Exercise details: Could you write out the opening lines of the data, word for word, stopping after the line that contains "nearly along +X."?

****

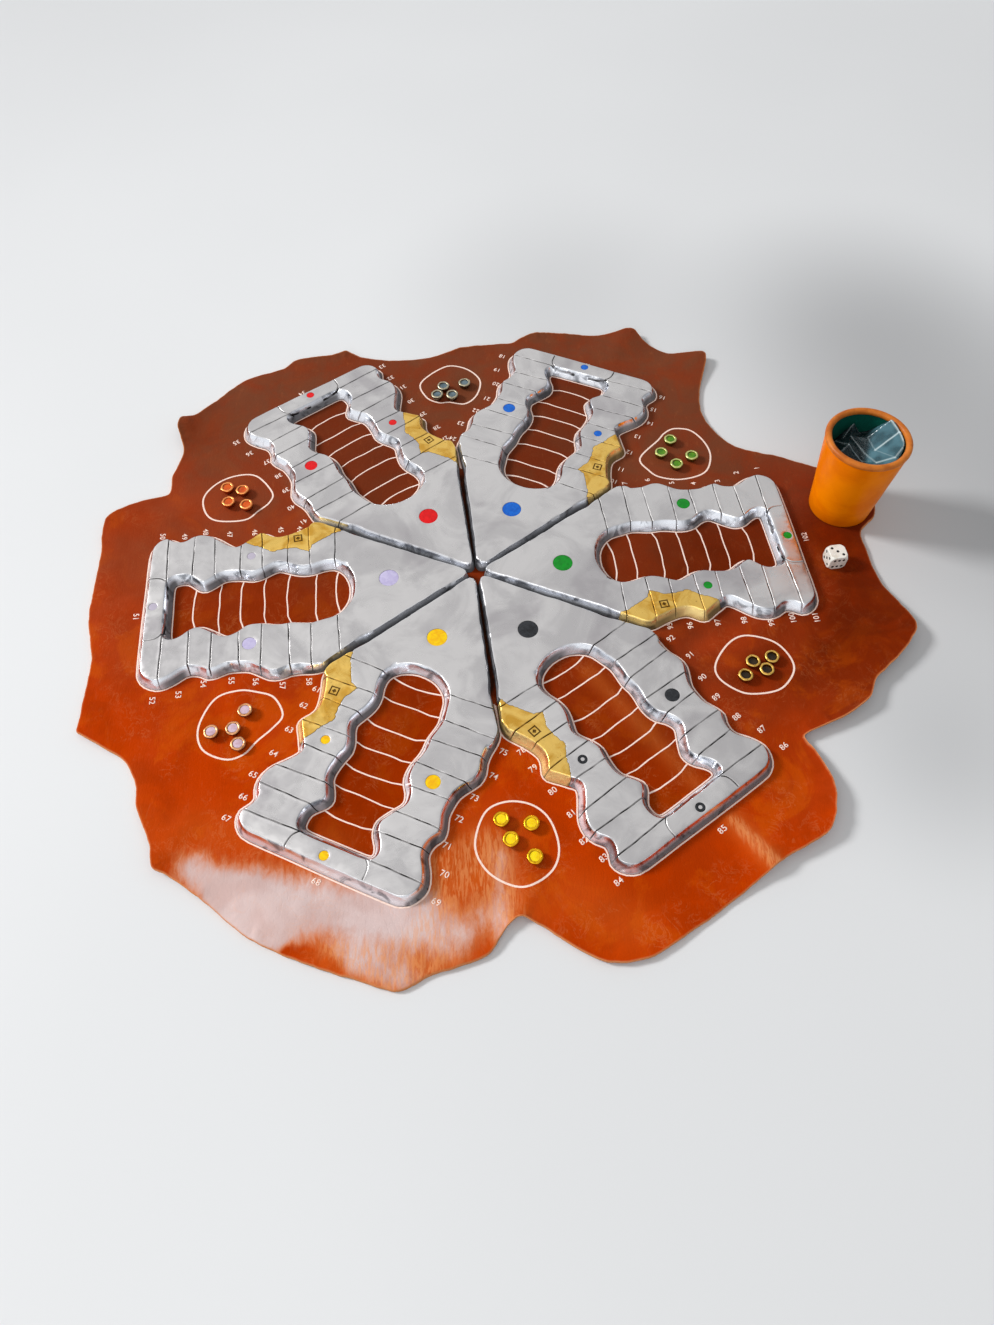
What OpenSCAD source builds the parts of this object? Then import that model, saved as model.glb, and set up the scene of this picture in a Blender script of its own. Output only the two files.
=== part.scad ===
// Race board game for six players: six cast plates with brass inlays lie in a star on a
// leather hide, with four brass counters for each player, a die and a leather dice cup.
// The star's centre is the origin, the hide's underside is z = 0, and the first plate points
// nearly along +X.

/* [Star of plates] */
// Distance from the star's centre to the outer end of a plate
star_r = 304; // [300:1:360]
// Angle of the first plate from the X axis, in degrees
star_turn = 5.7; // [-10:0.1:10]
// Thickness of a cast plate
plate_h = 10; // [6:0.5:16]
// Radius of the rounding on a plate's upper edges
edge_round = 2; // [0.8:0.1:2.4]

/* [Grooves and punch mark] */
// Width of the cut lines that part the cells
groove_w = 0.9; // [0.5:0.1:1.6]
// Depth of the cut lines
groove_d = 0.7; // [0.4:0.1:1.5]
// Distance of the first cut line from the star's centre
groove_first = 129; // [126:0.5:132]
// Distance from one cut line to the next
groove_pitch = 21.9; // [20.5:0.1:22.1]
// Length of the short cuts at the outer corners
corner_cut_l = 9; // [6:0.5:11]
// Side of the square punch mark in the brass
stamp_side = 8; // [5:0.5:9]
// Width of the punch mark's frame
stamp_frame = 0.8; // [0.4:0.1:1]
// Side of the small square on its point inside the frame
stamp_core = 2.7; // [1:0.1:3]
// Depth of the punch mark
stamp_d = 0.4; // [0.2:0.1:1]

/* [Enamel dots] */
// Diameter of the dot on the home field
home_dot = 18; // [10:0.5:22]
// Diameter of the dot on the upper arm
start_dot = 12.5; // [6:0.5:16]
// Diameter of the two small dots
safe_dot = 8; // [4.5:0.5:10]
// Diameter of the bare centre where the small dots are rings
ring_hole = 3.4; // [1:0.1:3.8]
// Depth of the pocket that the enamel fills
enamel_d = 1.2; // [0.6:0.1:2.5]
// Gap round the enamel in its pocket
enamel_gap = 0.1; // [0.05:0.05:0.3]

/* [Leather hide] */
// Thickness of the leather
hide_t = 3; // [2:0.1:5]
// Width of the quite flat hide beyond the lines round the plates
flat_margin = 5; // [3:0.5:9]
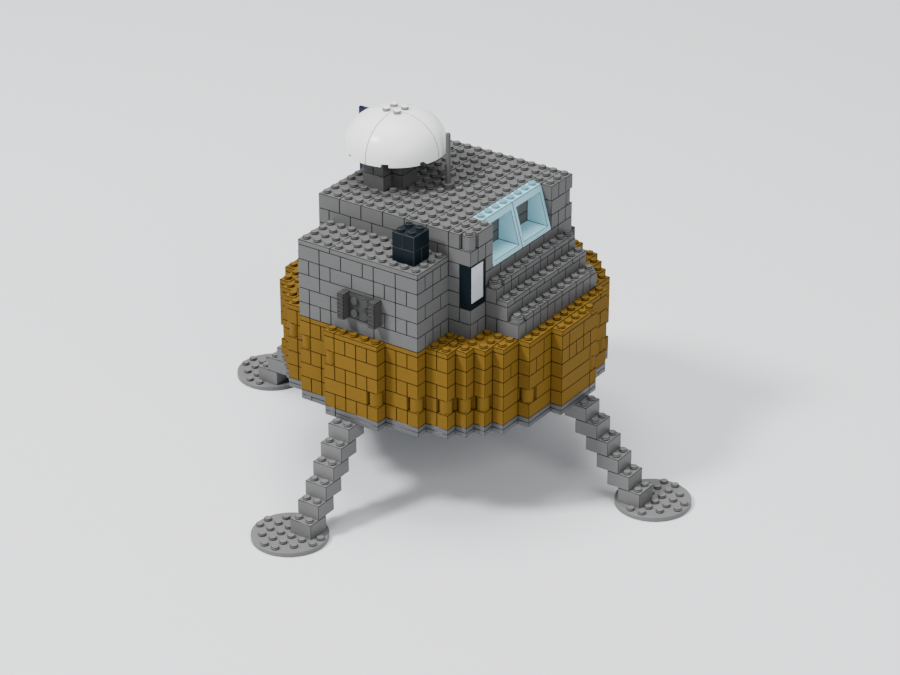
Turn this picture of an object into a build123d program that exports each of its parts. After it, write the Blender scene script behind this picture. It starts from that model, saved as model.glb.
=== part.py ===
"""Brick-built model of a lunar lander: round gold stage on four legs, grey cabin, white dome.

Millimetres, +Z up. The origin is on the ground under the centre of the gold stage. The cabin's
windows and steps face -Y and the side box faces -X. All sits on one grid of studs: cell (i, j) is
centred at (i * STUD, j * STUD), and levels count plates from the ground.
"""
from build123d import *
from collections import namedtuple
import math
import os

# Sizes of the brick system
STUD = 8.0             # pitch of the studs
PLATE = 3.2            # height of a plate
BRICK = 3              # plates in the height of a brick
SEAM = 0.1             # a brick is this much smaller than its cells on every side
STUD_R = 2.4
STUD_H = 1.7
STUD_SIDES = 6
ROUND_SIDES = 8        # sides of a one-stud round brick

# Levels, in plates above the ground
LEG = 1
LEG_COURSES = 6
BASE = LEG + LEG_COURSES * BRICK
SKIRT = BASE + 2
SKIRT_COURSES = 5
DECK = SKIRT + SKIRT_COURSES * BRICK
FLOOR = DECK + 1
BOX_COURSES = 5
BOX_ROOF = FLOOR + BOX_COURSES * BRICK
BLOCK = BOX_ROOF + 1
CABIN_COURSES = 7
ROOF = FLOOR + CABIN_COURSES * BRICK
DOME = ROOF + 2 * BRICK

# Plan, in cells; a pair is the first and last cell
SKIRT_R = 12.3         # a cell belongs to the stage when its centre is this near the middle
LEG_REACH = int(SKIRT_R) + LEG_COURSES - 1    # inner cell of a leg's lowest brick
FOOT_R = 3.0
FOOT_SIDES = 24
BOX_X = (-11, -8)
BOX_Y = (-5, 5)
BLOCK_X = (-10, -9)
BLOCK_Y = (-4, -3)
CABIN = (-7, 6)        # the cabin is square
STEP_X = (-5, 5)
WINDOW_X = ((-4, -1), (0, 3))
WINDOW_Y = (-7, -6)
WINDOW_BASE = FLOOR + 4 * BRICK
FRAME_X = (-7, -6)
FRAME_Y = -7
FRAME_BASE = FLOOR + 2 * BRICK
FRAME_TOP = FRAME_BASE + 3 * BRICK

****

Final result:
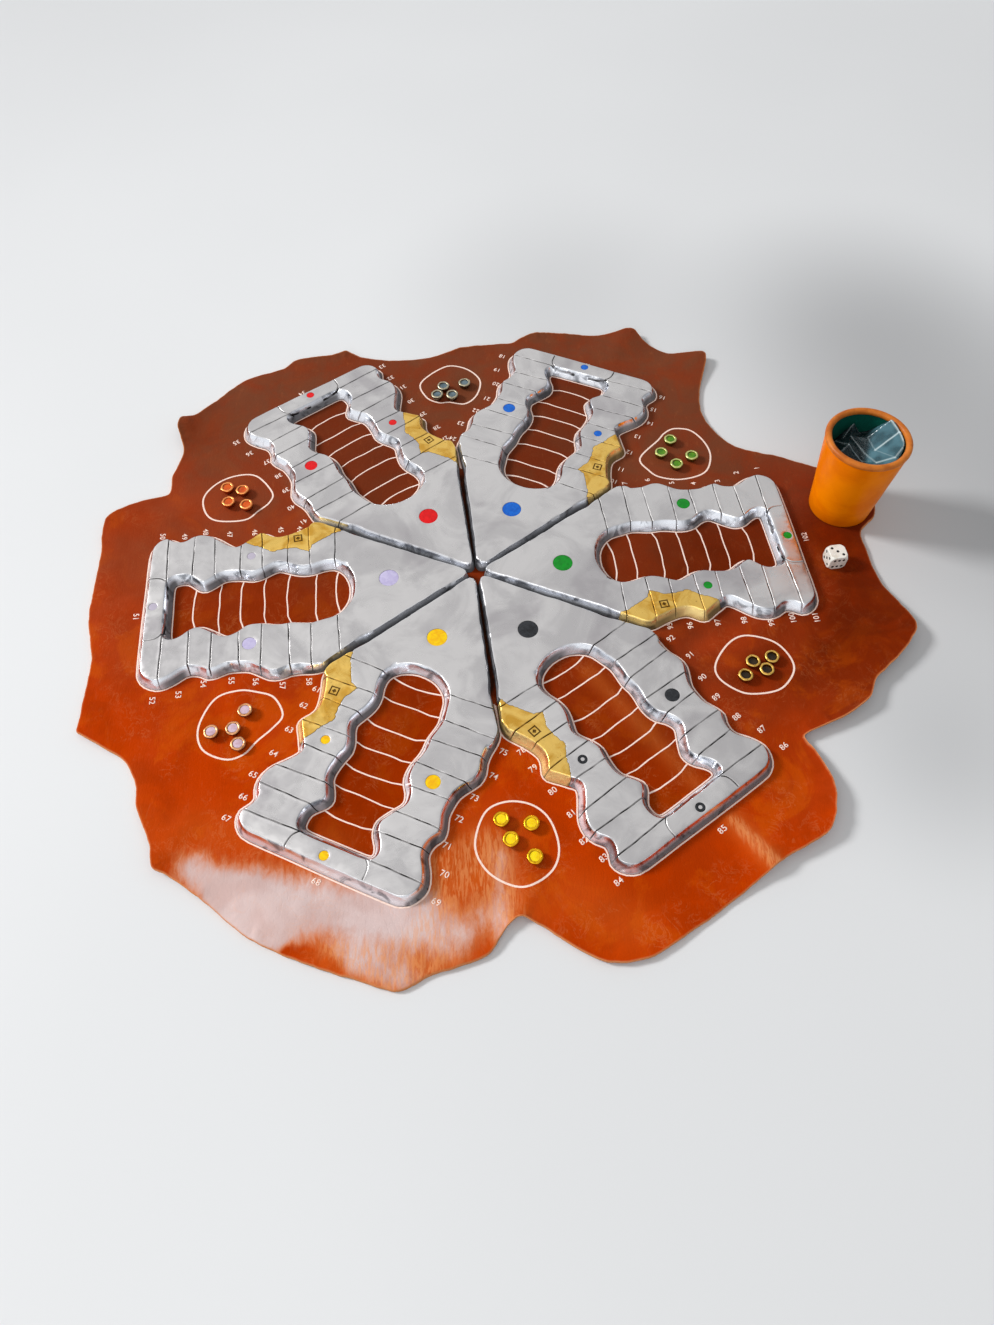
What OpenSCAD source builds the parts of this object? Then import that model, saved as model.glb, and set up the scene of this picture in a Blender script of its own. Output only the two files.
=== part.scad ===
// Race board game for six players: six cast plates with brass inlays lie in a star on a
// leather hide, with four brass counters for each player, a die and a leather dice cup.
// The star's centre is the origin, the hide's underside is z = 0, and the first plate points
// nearly along +X.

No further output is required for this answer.